Alert members of that audience will perhaps have noticed that Queensland displays ironic inversions of English certitudes. Most notably, Harry leases his land and therefore considers himself socially much above Medlicot, who has purchased his. In the home country, of course, a land owner raising a valuable cash crop (Medlicot is a sugar grower) would have looked severely down upon a man who kept livestock on rented pastures.
Unfortunately, despite its excellent qualities, “Harry Heathcote” suffers a defect that reduces it to the Trollopian second class (albeit that is no low place to be). In so short a work, nothing should be superfluous, and too many words are lavished here on a perfunctory romance, one of the least interesting that Trollope ever devised. Medlicot’s courtship of Harry’s sister-in-law not only adds nothing to the narrative but is positively detrimental, as it gives the neighbor a self-interested motive for his decision to take Harry’s side against the Brownbie conspiracy rather than maintain a “fair-minded” neutrality. It would be more satisfying if he had chosen the side of civilization on principle, without the push of love.

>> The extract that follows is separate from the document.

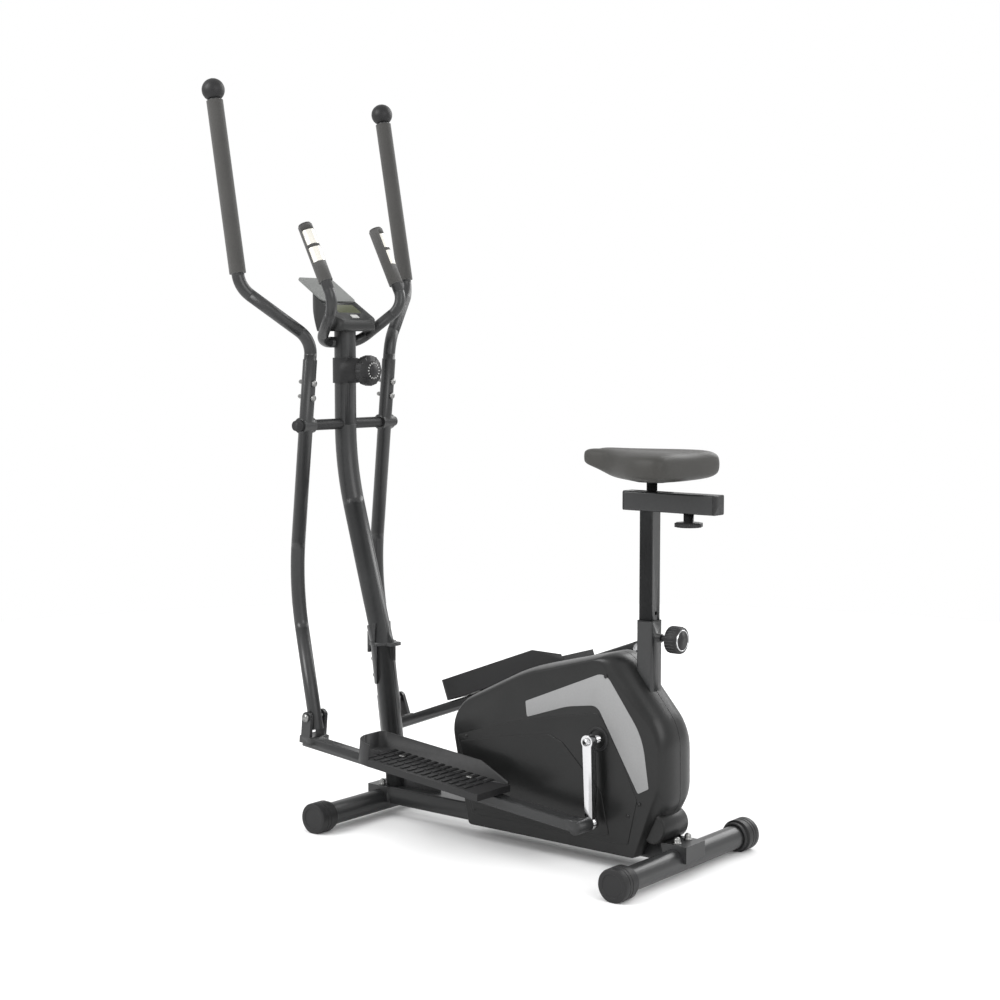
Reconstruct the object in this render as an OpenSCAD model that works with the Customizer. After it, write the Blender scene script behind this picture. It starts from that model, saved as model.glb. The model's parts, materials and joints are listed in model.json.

These four ventures into unfamiliar terrain are not among the most successful of Trollope’s works. Though they do not lack virtues and are certainly pleasant reading, their common fault is that the author’s less than intimate knowledge of the milieux forces him to fall back on guesswork (an inspired success in Nina Balatka, a pretty complete failure in Linda Tressel), melodrama (surprisingly rousing drama in Harry Heathcote, a tangle of weakly drawn legal disputes in Nina, a delicate young flower predictably battered by the cruel world in Linda) and romantic complications that, except in Nina, could have taken place anywhere and anytime. Like many a lesser light, Trollope here ignored the maxim that it is best to write about what you know (albeit “know” must not be taken too literally). Being Trollope, the results were still excellent, but they fall short of being great.